(begin)
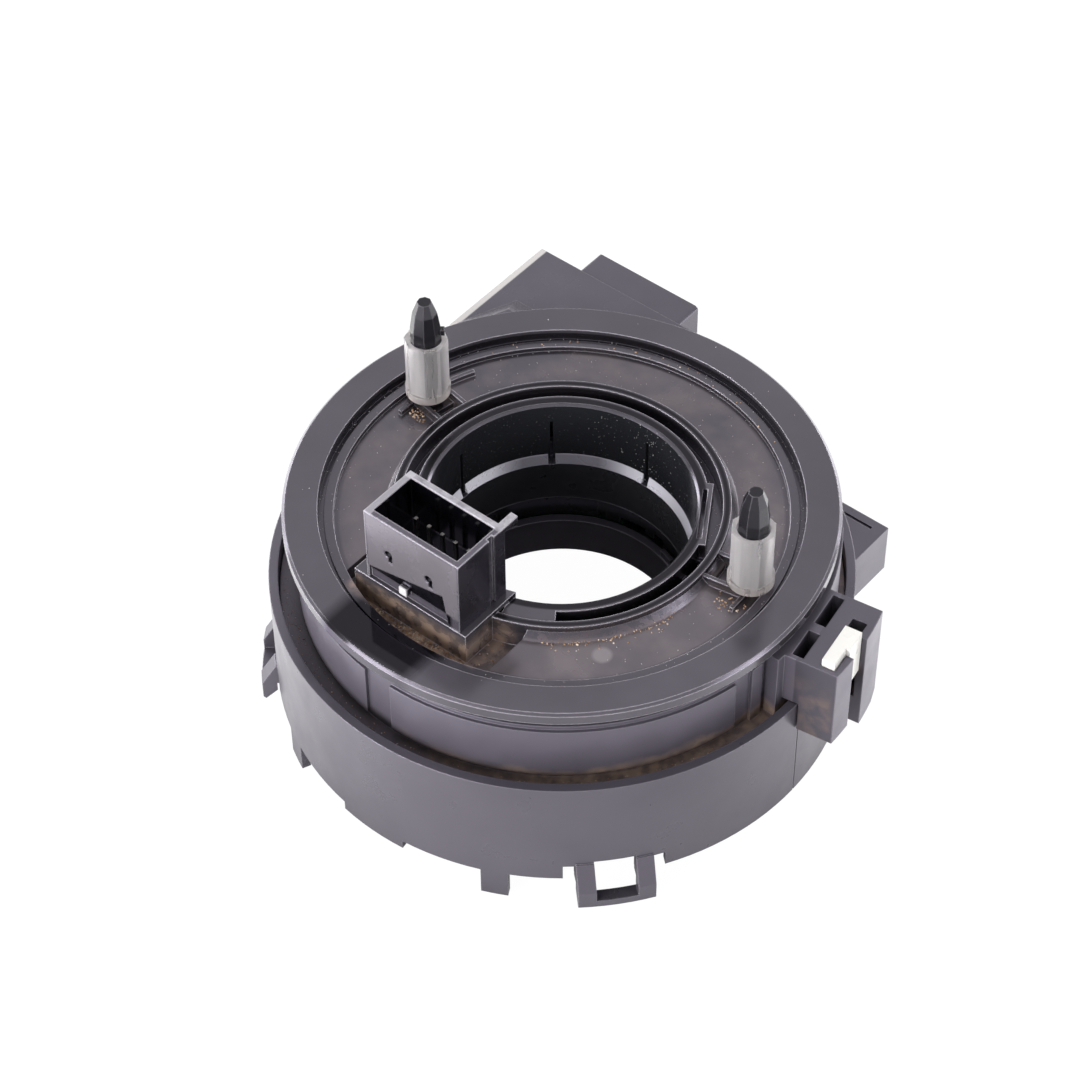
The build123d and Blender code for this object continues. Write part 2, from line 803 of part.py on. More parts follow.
def make_base_cover():
    """Cover under the gears, with the column collar, small hooks and board posts."""
    rim_out = ring_in_r - fit_gap
    rim_in = rim_out - cover_rim_wall
    body = turned([
        (collar_r, 0), (rim_out, 0), (rim_out, cover_rim_height), (rim_in, cover_rim_height),
        (rim_in, cover_thickness), (collar_out_r, cover_thickness),
        (collar_out_r, collar_height), (collar_r, collar_height),
    ])
    hook_r = collar_r + collar_hook_inset
    half = span_at(collar_r, collar_hook_width) / 2
    for angle in collar_hook_angles:
        body += arc_ring(hook_r, hook_r + collar_hook_reach, collar_height,
                         collar_height + collar_hook_height, angle - half, angle + half)
    for post in board_posts(board_post_r, cover_thickness, board_bottom):
        body += post
    for peg in board_posts(board_peg_r, board_bottom, board_top + edge_round):
        body += peg
    return body


# Vehicle-side connector


def back_pins():
    """Square pins of the vehicle-side connector, in two rows."""
    middle_x = sum(hood_x) / 2
    middle_z = sum(hood_z) / 2
    half = pin_side / 2
    near = hood_y[0] - back_header - back_pin_tail
    pins = []
    for column in range(pin_columns):
        x = middle_x + (column - (pin_columns - 1) / 2) * pin_pitch
        for row in (-1, 1):
            z = middle_z + row * pin_row_pitch / 2
            pins.append(block((x - half, x + half), (near, near + back_pin_length), (z - half, z + half)))
    return pins


def cable_duct():
    """Bevelled cover over the ribbon's way from the drum into the connector box."""
    foot_in, foot_x, foot_y = duct_foot
    crown_x, crown_y = duct_crown
    lean = (foot_x - foot_in, foot_y)
    corner = (box_x[0] + crown_x, box_y[0] + crown_y)
    foot = Polyline((box_x[0] + foot_in, box_y[0]), (box_x[0] + foot_x, box_y[0] + foot_y),
                    (box_x[1], box_y[0] + foot_y), (box_x[1], box_y[0]), close=True)
    crown = Polyline((corner[0] - lean[0], corner[1] - lean[1]), corner,
                     (box_x[1], corner[1]), (box_x[1], corner[1] - lean[1]), close=True)
    duct = loft([Pos(0, 0, box_z[1]) * make_face(foot), Pos(0, 0, shoulder_top) * make_face(crown)],
                ruled=True)
    return duct & block(box_x, box_y, (box_z[1], shoulder_top))


def make_vehicle_connector():
    """Connector box behind the housing, with an open hood that faces away from it."""
    hood = fillet(block(hood_x, hood_y, hood_z).edges().filter_by(Axis.Y), hood_round)
    body = block(box_x, box_y, box_z)
    body -= block((box_x[0] + box_wall, box_x[1] - box_wall), (box_y[0] + box_wall, hood_y[0] - back_header),
                  (box_z[0], box_z[1] - box_wall))
    body += hood
    body -= block((hood_x[0] + hood_wall, hood_x[1] - hood_wall), hood_y,
                  (hood_z[0] + hood_wall, hood_z[1] - hood_wall))
    body += cable_duct()
    body -= drum(ring_r + fit_gap, ring_bottom, ring_top + fit_gap)
    body -= drum(shoulder_r + fit_gap, ring_bottom, shoulder_top)
    for pin in back_pins():
        body -= pin
    return body


# Ribbon cable


def make_ribbon():
    """Flat cable wound as half circles about two centres, so that it grows evenly."""
    shift = ribbon_pitch / 4
    edges = []
    ends = []
    for thickness in (0, ribbon_thickness):
        arcs = []
        for half_turn in range(2 * ribbon_turns):
            side = 1 if half_turn % 2 else -1
            r = ribbon_in_r + half_turn * ribbon_pitch / 2 + thickness
            arcs.append(CenterArc((side * shift, 0), r, 180 * (half_turn % 2), 180))
        edges += arcs
        ends.append((arcs[0] @ 0, arcs[-1] @ 1))
    edges += [Line(ends[0][0], ends[1][0]), Line(ends[0][1], ends[1][1])]
    return extrude(Pos(0, 0, ribbon_bottom) * make_face(edges), ribbon_height, dir=(0, 0, 1))


def make_inner_cable_end():
    """Clip on the rotor that the inner end of the ribbon is pressed into."""
    r_out = ribbon_in_r - ribbon_pitch / 4 - seat_clearance
    return arc_ring(ring_wall_out_r + seat_clearance, r_out, ribbon_bottom, ribbon_bottom + ribbon_height,
                    -cable_end_span, cable_end_span)


def make_outer_cable_end():
    """Clip on the drum wall that the outer end of the ribbon is pressed into."""
    ribbon_end = ribbon_in_r + ribbon_turns * ribbon_pitch - ribbon_pitch / 4 + ribbon_thickness
    return arc_ring(ribbon_end + fit_gap, drum_in_r - seat_clearance, ribbon_bottom,
                    ribbon_bottom + ribbon_height, -cable_end_span, cable_end_span)


def make_glide_ring():
    """Thin slippery film on the floor, which the ribbon slides on."""
    return ring(ring_wall_out_r + glide_margin, drum_in_r - glide_margin, housing_floor,
                housing_floor + glide_thickness)


# Steering angle sensor


def tooth_flank(teeth, r):
    """Half angle of a tooth at a radius, in radians, for an involute gear."""
    pitch_r = gear_module * teeth / 2
    base_r = pitch_r * math.cos(math.radians(pressure_angle))
    start = math.radians(pressure_angle)
    at_r = math.acos(min(1.0, base_r / r))
    half = (math.pi * gear_module / 2 - backlash / 2) / (2 * pitch_r)
    return half + (math.tan(start) - start) - (math.tan(at_r) - at_r)


def gear_blank(teeth, first_tooth):
    """Toothed disc about the axis, with the middle of one tooth at an angle."""
    pitch_r = gear_module * teeth / 2
    base_r = pitch_r * math.cos(math.radians(pressure_angle))
    root_r = pitch_r - 1.25 * gear_module
    tip_r = pitch_r + gear_module
    low_r = max(base_r, root_r)
    flank = [low_r + (tip_r - low_r) * step / 2 for step in range(3)]
    if root_r < base_r:
        flank.insert(0, root_r)
    points = []
    for tooth in range(teeth):
        middle = math.radians(first_tooth) + 2 * math.pi * tooth / teeth
        sides = [(r, middle - tooth_flank(teeth, max(r, base_r))) for r in flank]
        sides += [(r, middle + tooth_flank(teeth, max(r, base_r))) for r in reversed(flank)]
        points += [(r * math.cos(a), r * math.sin(a)) for r, a in sides]
    face = make_face(Polyline(*points, close=True))
    return extrude(Pos(0, 0, gear_bottom) * face, gear_face, dir=(0, 0, 1))


def make_drive_gear():
    """Gear ring on the hub sleeve, held up against its journal, with notches in its lower edge."""
    blank = gear_blank(drive_teeth, 0) + drum(thrust_r, gear_top, journal_bottom)
    bore_r = gear_seat_r + seat_clearance
    body = blank - drum(bore_r, gear_bottom, journal_bottom)
    for span in gear_notch_spans:
        body -= arc_ring(bore_r - edge_round, bore_r + gear_notch_depth, gear_bottom,
                         gear_bottom + gear_notch_height, *span)
    return body


def make_measuring_gear(name):
    """Small gear on its own axle, with a pocket for the magnet below."""
    distance, angle = measuring_centre(name)
    teeth = measuring_teeth[name]
    hub_low = gear_bottom - gear_hub_height
    body = gear_blank(teeth, 180 + 180 / teeth) + drum(gear_hub_r, hub_low, gear_bottom)
    body -= drum(magnet_r + seat_clearance, hub_low, magnet_top)
    body -= drum(axle_r + seat_clearance, magnet_top + gear_floor, gear_top)
    return at_angle(Pos(distance, 0, 0) * body, angle)


def make_magnet(name):
    """Round magnet under a measuring gear."""
    distance, angle = measuring_centre(name)
    return at_angle(Pos(distance, 0, 0) * drum(magnet_r, magnet_bottom, magnet_top), angle)


def make_sensor_board():
    """Curved circuit board under the measuring gears."""
    board = arc_ring(board_in_r, board_out_r, board_bottom, board_top, *board_span)
    for hole in board_posts(board_peg_r + seat_clearance, board_bottom, board_top):
        board -= hole
    return board


def make_sensor_chips():
    """Magnetic sensors below the magnets, and the controller between them."""
    places = [(*measuring_centre(name), chip_side) for name in measuring_teeth]
    places.append((sum(board_post_radii) / 2, controller_angle, controller_side))
    return [
        at_angle(Pos(distance, 0, board_top + chip_height / 2) * Box(side, side, chip_height), angle)
        for distance, angle, side in places
    ]


parts = {
    "rotor_flange": make_rotor_flange(),
    "hub_sleeve": make_hub_sleeve(),
    "wheel_connector": make_wheel_connector(),
    "wheel_connector_pins": Compound(children=make_wheel_pins()),
    "inner_cable_end": make_inner_cable_end(),
    "drive_gear": make_drive_gear(),
    "cable_housing": make_cable_housing(),
    "flat_cable": make_ribbon(),
    "outer_cable_end": make_outer_cable_end(),
    "glide_ring": make_glide_ring(),
    "lock_slider": make_lock_slider(),
    "sensor_housing": make_sensor_housing(),
    "base_cover": make_base_cover(),
    "vehicle_connector": make_vehicle_connector(),
    "vehicle_connector_pins": Compound(children=back_pins()),
    "sensor_board": make_sensor_board(),
    "sensor_chips": Compound(children=make_sensor_chips()),
}
for side in post_angles:
    parts["driver_post_" + side] = make_driver_post(side)
    parts["post_bush_" + side] = make_bush(side)
for gear in measuring_teeth:
    parts["measuring_gear_" + gear] = make_measuring_gear(gear)
    parts["magnet_" + gear] = make_magnet(gear)

os.makedirs("parts", exist_ok=True)
for node, shape in parts.items():
    export_step(shape, "parts/" + node + ".step")
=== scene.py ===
import math

import bpy
from mathutils import Matrix, Vector


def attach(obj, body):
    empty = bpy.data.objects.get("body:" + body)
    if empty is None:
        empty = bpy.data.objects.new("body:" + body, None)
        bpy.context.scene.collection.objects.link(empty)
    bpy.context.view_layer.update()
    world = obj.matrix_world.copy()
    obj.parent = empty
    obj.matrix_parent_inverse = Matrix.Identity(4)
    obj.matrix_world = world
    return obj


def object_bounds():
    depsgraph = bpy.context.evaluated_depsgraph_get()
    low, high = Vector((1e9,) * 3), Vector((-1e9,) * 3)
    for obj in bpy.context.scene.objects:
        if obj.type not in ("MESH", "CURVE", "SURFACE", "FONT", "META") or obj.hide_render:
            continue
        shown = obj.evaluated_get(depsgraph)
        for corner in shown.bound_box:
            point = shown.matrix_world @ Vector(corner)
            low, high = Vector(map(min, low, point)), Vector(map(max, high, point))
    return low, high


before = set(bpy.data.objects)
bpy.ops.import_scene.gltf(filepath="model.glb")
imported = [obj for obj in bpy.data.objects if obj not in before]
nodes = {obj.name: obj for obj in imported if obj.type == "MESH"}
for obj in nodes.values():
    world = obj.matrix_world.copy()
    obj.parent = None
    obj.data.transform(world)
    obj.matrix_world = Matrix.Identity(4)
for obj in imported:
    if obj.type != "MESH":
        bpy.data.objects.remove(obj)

cad_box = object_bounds()
mm = 0.001


# Base cover: the lid on the column side, with the collar that fits the column.
# Black glass-filled polyester, moulded in one shot and snapped into the sensor housing.
def open_tree(material):
    """Clears a material's nodes and puts one surface shader on its output."""
    material.use_nodes = True
    tree = material.node_tree
    tree.nodes.clear()
    out = tree.nodes.new("ShaderNodeOutputMaterial")
    surface = tree.nodes.new("ShaderNodeBsdfPrincipled")
    tree.links.new(surface.outputs["BSDF"], out.inputs["Surface"])
    return tree, surface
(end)
REQUIREMENTS »
Exactly repeat the lines from the line with "for side in" to the line with "low, high = Vector((1e9,)", including both, and output nothing else.

TASK RESULT »
for side in post_angles:
    parts["driver_post_" + side] = make_driver_post(side)
    parts["post_bush_" + side] = make_bush(side)
for gear in measuring_teeth:
    parts["measuring_gear_" + gear] = make_measuring_gear(gear)
    parts["magnet_" + gear] = make_magnet(gear)

os.makedirs("parts", exist_ok=True)
for node, shape in parts.items():
    export_step(shape, "parts/" + node + ".step")
=== scene.py ===
import math

import bpy
from mathutils import Matrix, Vector


def attach(obj, body):
    empty = bpy.data.objects.get("body:" + body)
    if empty is None:
        empty = bpy.data.objects.new("body:" + body, None)
        bpy.context.scene.collection.objects.link(empty)
    bpy.context.view_layer.update()
    world = obj.matrix_world.copy()
    obj.parent = empty
    obj.matrix_parent_inverse = Matrix.Identity(4)
    obj.matrix_world = world
    return obj


def object_bounds():
    depsgraph = bpy.context.evaluated_depsgraph_get()
    low, high = Vector((1e9,) * 3), Vector((-1e9,) * 3)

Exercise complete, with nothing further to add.